begin Supplied material

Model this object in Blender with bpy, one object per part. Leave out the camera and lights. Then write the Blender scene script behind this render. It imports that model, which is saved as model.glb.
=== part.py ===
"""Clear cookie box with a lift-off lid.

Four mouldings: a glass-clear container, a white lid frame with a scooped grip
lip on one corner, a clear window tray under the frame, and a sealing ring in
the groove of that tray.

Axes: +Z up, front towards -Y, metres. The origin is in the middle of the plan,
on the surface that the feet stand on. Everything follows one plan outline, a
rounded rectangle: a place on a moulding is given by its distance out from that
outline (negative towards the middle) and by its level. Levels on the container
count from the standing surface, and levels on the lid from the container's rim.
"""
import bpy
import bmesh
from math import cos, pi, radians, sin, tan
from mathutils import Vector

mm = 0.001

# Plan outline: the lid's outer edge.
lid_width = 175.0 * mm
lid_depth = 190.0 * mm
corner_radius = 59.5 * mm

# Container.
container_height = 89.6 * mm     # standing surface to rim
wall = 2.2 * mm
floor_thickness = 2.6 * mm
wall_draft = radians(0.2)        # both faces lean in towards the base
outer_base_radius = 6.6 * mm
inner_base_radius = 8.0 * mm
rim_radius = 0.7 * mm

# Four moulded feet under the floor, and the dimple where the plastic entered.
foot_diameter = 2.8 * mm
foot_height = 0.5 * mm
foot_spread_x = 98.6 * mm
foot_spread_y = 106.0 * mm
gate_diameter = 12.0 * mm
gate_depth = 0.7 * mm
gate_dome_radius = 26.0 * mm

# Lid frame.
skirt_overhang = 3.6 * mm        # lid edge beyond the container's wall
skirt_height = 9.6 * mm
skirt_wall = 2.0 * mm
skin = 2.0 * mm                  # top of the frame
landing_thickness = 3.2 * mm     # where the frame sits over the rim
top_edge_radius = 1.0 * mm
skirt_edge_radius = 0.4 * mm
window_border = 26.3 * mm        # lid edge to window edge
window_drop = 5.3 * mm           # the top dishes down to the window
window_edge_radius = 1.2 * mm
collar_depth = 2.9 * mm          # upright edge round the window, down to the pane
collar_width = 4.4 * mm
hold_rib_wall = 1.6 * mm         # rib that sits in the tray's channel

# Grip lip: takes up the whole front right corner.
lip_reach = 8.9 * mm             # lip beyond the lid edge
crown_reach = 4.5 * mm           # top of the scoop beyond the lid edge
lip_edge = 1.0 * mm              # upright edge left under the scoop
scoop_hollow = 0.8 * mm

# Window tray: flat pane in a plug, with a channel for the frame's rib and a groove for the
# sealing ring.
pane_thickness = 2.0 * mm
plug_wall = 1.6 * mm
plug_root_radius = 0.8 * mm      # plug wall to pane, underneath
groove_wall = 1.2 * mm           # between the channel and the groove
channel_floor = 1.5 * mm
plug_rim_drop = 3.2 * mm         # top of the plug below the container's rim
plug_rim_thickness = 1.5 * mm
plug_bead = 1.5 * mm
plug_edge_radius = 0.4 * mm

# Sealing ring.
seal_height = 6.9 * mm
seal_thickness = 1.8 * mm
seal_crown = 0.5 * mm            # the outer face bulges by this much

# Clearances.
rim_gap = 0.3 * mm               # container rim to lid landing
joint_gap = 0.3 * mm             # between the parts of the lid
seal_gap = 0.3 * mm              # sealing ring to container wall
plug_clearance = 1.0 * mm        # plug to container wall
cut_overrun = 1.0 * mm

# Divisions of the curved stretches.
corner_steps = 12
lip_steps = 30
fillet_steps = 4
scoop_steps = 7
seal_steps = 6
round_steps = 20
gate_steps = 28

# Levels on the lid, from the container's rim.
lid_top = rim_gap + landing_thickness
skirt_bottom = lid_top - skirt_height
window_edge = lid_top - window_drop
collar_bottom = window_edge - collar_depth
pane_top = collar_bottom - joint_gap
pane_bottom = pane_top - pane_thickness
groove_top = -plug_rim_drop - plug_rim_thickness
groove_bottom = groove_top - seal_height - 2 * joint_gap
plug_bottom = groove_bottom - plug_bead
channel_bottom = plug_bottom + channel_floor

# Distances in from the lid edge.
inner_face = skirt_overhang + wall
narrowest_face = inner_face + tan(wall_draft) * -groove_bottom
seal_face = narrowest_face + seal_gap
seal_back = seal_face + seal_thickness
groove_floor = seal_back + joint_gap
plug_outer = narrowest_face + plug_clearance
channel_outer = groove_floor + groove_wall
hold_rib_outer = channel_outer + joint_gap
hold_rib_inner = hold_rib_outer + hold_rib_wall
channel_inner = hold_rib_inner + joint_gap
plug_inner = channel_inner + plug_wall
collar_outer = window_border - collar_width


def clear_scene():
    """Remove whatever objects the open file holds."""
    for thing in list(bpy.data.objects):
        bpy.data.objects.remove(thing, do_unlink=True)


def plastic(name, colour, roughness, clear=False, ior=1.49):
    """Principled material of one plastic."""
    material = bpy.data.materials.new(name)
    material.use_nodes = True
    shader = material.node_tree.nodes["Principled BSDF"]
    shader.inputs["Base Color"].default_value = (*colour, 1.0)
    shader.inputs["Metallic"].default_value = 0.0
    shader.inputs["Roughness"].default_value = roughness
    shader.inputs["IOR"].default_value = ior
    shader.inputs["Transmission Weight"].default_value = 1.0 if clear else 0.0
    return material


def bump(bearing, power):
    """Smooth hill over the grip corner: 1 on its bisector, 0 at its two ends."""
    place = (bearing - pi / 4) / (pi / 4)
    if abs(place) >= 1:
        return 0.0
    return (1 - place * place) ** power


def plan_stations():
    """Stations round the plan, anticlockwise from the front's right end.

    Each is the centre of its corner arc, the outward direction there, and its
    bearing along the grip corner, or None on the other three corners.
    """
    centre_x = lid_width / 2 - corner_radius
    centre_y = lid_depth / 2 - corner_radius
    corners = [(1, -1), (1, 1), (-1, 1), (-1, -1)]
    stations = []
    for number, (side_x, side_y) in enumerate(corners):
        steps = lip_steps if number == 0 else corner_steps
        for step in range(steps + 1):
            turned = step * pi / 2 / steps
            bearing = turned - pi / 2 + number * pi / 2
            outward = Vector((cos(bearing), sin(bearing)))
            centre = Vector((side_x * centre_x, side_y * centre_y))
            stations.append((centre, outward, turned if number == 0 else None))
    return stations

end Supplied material

## What the task requires:
The lines from the top of the data above down to the line containing "the groove of that tray." are to be copied exactly; no other line should appear.

## Complete response:
Model this object in Blender with bpy, one object per part. Leave out the camera and lights. Then write the Blender scene script behind this render. It imports that model, which is saved as model.glb.
=== part.py ===
"""Clear cookie box with a lift-off lid.

Four mouldings: a glass-clear container, a white lid frame with a scooped grip
lip on one corner, a clear window tray under the frame, and a sealing ring in
the groove of that tray.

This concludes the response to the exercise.